DATA EXCERPT:

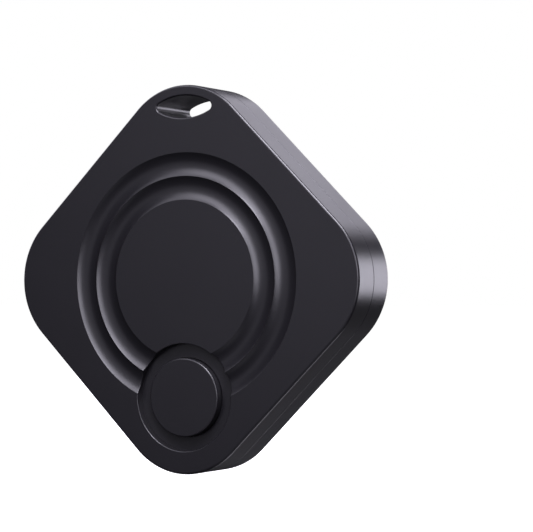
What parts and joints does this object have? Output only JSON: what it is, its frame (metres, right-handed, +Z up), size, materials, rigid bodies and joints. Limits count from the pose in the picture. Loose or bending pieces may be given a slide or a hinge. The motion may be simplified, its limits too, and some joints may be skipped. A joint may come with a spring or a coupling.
{
  "type": "tracker tag",
  "caption": "Flat square tracker tag with rounded corners, hung by a slot in one corner, with ring troughs in its front, a round push button, and a coin cell, radio board and buzzer inside.",
  "frame": {"origin": "middle of the lanyard slot, at mid thickness, where the tag hangs", "axes": "+Z up to the hanging corner, +Y out of the rear face, the button and rings face -Y, +X to the right as seen from the front"},
  "size_m": [0.0486, 0.0082, 0.0485],
  "materials": {
    "case_plastic": "satin charcoal moulded plastic",
    "button_plastic": "satin charcoal moulded plastic",
    "seal_rubber": "soft black silicone",
    "switch_black": "moulded black",
    "switch_steel": "stamped steel",
    "plunger_plastic": "moulded ivory",
    "dome_steel": "bright spring steel",
    "tinned_brass": "tinned",
    "board_laminate": "green solder mask on glass-filled laminate",
    "screw_steel": "zinc plated",
    "chip_epoxy": "black epoxy",
    "crystal_lid": "nickel plated lid",
    "antenna_ceramic": "fired ceramic",
    "inductor_ferrite": "dark ferrite",
    "capacitor_ceramic": "tan ceramic",
    "resistor_body": "black glaze",
    "gold_pads": "gold flash",
    "spring_steel": "nickel plated spring steel",
    "cell_steel": "nickel plated steel",
    "cell_seal": "grommet of moulded nylon",
    "cathode_pellet": "pressed powder",
    "separator_felt": "thin felt",
    "anode_metal": "soft rolled metal",
    "adhesive_foam": "double-sided foam tape",
    "buzzer_brass": "rolled",
    "buzzer_ceramic": "silvered ceramic",
    "wire_red": "insulated",
    "wire_black": "insulated",
    "solder": "bright solder"
  },
  "bodies": {
    "case": {"front_shell": "case_plastic", "shell_seal": "seal_rubber", "switch_housing": "switch_black", "switch_cover": "switch_steel", "switch_dome": "dome_steel", "switch_terminals": "tinned_brass", "circuit_board": "board_laminate", "board_screws": "screw_steel", "radio_chip": "chip_epoxy", "main_crystal": "crystal_lid", "sleep_crystal": "crystal_lid", "chip_antenna": "antenna_ceramic", "buzzer_inductor": "inductor_ferrite", "buzzer_transistor": "chip_epoxy", "capacitors": "capacitor_ceramic", "resistors": "resistor_body", "test_pads": "gold_pads", "negative_contact": "spring_steel", "positive_contacts": "spring_steel", "buzzer_adhesive": "adhesive_foam", "buzzer_plate": "buzzer_brass", "buzzer_ceramic": "buzzer_ceramic", "buzzer_wire_positive": "wire_red", "buzzer_wire_negative": "wire_black", "solder_joints": "solder"},
    "button": {"button_cap": "button_plastic"},
    "switch_plunger": {"switch_plunger": "plunger_plastic"},
    "rear_cover": {"rear_shell": "case_plastic"},
    "coin_cell": {"cell_can": "cell_steel", "cell_cap": "cell_steel", "cell_gasket": "cell_seal", "cell_cathode": "cathode_pellet", "cell_separator": "separator_felt", "cell_anode": "anode_metal"}
  },
  "joints": [
    {"name": "button_press", "type": "slide", "parent": "case", "child": "button", "axis": [0, 1, 0], "range_m": [0, 0.00025], "stiffness_N_per_m": 4000},
    {"name": "plunger_press", "type": "slide", "parent": "case", "child": "switch_plunger", "axis": [0, 1, 0], "range_m": [0, 0.00025], "deforming": ["switch_dome"]},
    {"name": "cover_release", "type": "slide", "parent": "case", "child": "rear_cover", "axis": [0, 1, 0], "range_m": [0, 0.016]},
    {"name": "cell_lift", "type": "slide", "parent": "case", "child": "coin_cell", "axis": [0, 1, 0], "range_m": [0, 0.008]}
  ],
  "couplings": [
    {"joint": "plunger_press", "follows": "button_press", "ratio": 1},
    {"joint": "cell_lift", "follows": "cover_release", "ratio": 0.5}
  ]
}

SET PROBLEM: Gather and copy every line of the data in which the string "materials" is found.

IN RESPONSE:
What parts and joints does this object have? Output only JSON: what it is, its frame (metres, right-handed, +Z up), size, materials, rigid bodies and joints. Limits count from the pose in the picture. Loose or bending pieces may be given a slide or a hinge. The motion may be simplified, its limits too, and some joints may be skipped. A joint may come with a spring or a coupling.
  "materials": {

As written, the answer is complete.